Every line that includes the word "this" is to be listed.

Start of Task inputs

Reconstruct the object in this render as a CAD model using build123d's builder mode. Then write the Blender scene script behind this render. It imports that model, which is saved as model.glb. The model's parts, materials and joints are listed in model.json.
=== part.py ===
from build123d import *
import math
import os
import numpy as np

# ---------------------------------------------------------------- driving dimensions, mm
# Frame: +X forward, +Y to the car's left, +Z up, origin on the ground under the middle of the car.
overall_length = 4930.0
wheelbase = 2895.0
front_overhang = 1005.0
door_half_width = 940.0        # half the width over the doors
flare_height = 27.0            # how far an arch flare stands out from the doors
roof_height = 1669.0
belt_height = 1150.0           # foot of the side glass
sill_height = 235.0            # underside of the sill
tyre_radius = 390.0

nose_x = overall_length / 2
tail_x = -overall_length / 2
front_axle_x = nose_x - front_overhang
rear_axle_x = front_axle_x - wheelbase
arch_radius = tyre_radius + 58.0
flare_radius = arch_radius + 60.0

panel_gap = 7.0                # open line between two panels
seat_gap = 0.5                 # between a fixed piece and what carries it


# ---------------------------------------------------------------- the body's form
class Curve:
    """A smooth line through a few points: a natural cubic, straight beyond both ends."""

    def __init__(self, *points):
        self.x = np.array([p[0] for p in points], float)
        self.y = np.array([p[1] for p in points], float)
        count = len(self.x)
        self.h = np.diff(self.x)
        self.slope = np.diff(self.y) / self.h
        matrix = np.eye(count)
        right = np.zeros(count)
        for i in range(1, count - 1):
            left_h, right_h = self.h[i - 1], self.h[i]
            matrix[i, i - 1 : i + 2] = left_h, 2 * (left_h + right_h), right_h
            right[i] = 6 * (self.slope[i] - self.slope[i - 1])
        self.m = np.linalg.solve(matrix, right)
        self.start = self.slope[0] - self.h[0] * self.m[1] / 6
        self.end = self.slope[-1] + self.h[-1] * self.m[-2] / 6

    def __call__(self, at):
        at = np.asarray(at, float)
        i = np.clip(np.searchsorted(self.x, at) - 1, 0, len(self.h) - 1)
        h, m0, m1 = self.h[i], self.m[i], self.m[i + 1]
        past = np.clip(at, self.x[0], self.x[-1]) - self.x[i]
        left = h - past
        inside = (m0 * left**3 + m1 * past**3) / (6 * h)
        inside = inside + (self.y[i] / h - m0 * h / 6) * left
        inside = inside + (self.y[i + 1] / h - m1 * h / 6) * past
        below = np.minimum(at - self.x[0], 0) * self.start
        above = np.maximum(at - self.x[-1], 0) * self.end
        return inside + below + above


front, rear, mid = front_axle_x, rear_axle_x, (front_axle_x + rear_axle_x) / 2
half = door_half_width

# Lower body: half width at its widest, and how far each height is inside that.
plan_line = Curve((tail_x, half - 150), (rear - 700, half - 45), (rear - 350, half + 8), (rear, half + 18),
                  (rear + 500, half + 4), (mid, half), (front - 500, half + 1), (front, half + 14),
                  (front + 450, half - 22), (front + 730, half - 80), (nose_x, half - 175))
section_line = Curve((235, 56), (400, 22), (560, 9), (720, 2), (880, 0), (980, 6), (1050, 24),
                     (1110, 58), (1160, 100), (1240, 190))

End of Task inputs
Start of Task inputs

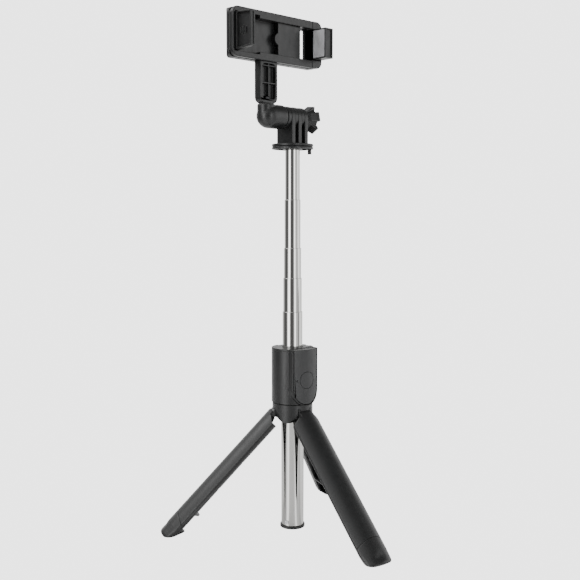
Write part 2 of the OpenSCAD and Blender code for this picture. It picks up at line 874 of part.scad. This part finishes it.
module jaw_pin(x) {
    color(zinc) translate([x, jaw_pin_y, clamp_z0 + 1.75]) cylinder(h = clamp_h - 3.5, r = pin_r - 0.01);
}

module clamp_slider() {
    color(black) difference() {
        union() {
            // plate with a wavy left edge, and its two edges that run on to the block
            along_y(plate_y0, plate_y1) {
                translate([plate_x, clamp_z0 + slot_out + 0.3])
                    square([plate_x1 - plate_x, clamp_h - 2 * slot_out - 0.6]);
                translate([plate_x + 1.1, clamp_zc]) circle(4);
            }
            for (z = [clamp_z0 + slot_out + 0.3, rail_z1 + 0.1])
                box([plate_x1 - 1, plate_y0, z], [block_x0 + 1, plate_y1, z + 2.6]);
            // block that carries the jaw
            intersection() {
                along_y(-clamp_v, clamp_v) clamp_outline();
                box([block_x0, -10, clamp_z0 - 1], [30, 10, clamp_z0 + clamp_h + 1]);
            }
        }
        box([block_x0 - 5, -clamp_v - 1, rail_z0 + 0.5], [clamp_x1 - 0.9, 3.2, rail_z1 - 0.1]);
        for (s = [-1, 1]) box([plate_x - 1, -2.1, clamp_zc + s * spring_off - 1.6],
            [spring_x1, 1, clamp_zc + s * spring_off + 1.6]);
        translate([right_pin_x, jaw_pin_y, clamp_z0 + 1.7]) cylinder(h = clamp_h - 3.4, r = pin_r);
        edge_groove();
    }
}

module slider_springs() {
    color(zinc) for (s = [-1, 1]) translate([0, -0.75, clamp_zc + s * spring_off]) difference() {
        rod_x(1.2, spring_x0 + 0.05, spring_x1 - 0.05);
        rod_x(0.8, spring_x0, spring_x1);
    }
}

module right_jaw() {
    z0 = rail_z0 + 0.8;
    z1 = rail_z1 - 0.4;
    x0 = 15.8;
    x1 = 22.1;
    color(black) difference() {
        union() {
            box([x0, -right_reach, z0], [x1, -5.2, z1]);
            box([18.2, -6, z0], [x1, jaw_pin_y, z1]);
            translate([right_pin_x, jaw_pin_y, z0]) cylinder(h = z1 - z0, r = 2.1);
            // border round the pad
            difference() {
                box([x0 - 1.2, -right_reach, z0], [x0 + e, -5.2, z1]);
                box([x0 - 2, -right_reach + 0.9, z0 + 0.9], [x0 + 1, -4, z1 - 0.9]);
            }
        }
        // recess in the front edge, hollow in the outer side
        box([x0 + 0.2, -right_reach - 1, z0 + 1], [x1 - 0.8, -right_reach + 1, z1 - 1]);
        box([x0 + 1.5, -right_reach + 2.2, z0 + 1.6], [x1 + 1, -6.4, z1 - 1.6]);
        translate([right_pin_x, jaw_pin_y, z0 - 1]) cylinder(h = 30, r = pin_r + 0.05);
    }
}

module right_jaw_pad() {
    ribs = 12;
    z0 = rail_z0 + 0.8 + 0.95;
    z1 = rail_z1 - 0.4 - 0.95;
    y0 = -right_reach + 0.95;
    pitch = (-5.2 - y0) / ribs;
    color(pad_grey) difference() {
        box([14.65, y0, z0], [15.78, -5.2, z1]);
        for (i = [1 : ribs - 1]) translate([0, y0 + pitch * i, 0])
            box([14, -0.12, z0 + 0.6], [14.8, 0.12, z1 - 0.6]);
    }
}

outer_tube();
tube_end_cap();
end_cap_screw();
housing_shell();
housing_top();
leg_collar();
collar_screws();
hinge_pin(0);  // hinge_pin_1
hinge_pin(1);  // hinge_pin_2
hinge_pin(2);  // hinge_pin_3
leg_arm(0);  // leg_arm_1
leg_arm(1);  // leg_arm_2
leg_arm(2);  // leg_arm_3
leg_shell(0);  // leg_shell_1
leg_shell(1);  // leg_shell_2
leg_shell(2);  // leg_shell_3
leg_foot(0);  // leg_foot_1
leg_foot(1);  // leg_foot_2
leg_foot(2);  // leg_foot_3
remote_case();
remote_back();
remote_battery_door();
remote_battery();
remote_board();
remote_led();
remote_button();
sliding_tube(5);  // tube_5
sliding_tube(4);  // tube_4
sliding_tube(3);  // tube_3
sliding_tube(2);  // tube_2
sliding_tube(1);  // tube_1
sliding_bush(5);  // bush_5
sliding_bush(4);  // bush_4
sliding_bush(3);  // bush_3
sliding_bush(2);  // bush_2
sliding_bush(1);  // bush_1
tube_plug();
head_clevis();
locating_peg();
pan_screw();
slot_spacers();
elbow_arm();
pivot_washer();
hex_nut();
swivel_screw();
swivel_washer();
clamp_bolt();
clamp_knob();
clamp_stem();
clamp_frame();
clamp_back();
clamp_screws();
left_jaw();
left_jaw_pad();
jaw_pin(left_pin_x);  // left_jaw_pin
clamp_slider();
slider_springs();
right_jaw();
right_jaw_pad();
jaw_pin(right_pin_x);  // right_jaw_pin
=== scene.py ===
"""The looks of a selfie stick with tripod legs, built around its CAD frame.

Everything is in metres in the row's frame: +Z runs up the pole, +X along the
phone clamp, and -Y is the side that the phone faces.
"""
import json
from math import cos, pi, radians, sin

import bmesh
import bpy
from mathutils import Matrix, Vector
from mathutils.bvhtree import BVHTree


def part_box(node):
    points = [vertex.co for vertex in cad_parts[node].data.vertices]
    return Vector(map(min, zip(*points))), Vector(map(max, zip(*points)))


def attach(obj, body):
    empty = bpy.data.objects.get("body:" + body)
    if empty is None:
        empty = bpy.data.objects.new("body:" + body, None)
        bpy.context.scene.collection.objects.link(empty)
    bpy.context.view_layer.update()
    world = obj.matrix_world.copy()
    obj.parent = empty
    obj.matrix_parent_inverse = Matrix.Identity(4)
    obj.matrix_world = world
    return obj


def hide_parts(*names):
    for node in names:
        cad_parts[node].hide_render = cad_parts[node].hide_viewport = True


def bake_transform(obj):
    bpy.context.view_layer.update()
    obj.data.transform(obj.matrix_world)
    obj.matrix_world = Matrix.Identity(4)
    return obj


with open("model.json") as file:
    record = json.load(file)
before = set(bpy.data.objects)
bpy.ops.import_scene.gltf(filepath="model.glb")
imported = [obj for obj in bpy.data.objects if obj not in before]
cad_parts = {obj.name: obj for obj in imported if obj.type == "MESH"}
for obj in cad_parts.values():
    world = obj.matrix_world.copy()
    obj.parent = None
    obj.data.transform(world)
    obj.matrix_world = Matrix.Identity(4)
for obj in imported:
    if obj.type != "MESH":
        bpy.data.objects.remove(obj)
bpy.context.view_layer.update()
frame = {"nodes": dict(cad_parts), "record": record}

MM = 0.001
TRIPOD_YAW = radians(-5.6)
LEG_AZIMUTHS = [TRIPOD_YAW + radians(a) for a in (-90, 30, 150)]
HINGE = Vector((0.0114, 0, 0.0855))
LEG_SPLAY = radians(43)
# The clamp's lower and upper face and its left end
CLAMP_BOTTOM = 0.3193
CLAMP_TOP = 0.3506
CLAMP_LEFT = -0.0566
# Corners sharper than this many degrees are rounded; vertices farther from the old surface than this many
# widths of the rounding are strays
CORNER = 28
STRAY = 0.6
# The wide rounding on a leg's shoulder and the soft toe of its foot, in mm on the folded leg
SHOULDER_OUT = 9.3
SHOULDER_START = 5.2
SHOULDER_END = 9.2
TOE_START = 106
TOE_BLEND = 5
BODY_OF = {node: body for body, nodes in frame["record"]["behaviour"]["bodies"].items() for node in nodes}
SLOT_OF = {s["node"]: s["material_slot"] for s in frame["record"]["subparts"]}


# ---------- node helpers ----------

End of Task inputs

» Completed exercise:
Reconstruct the object in this render as a CAD model using build123d's builder mode. Then write the Blender scene script behind this render. It imports that model, which is saved as model.glb. The model's parts, materials and joints are listed in model.json.
Write part 2 of the OpenSCAD and Blender code for this picture. It picks up at line 874 of part.scad. This part finishes it.
# Corners sharper than this many degrees are rounded; vertices farther from the old surface than this many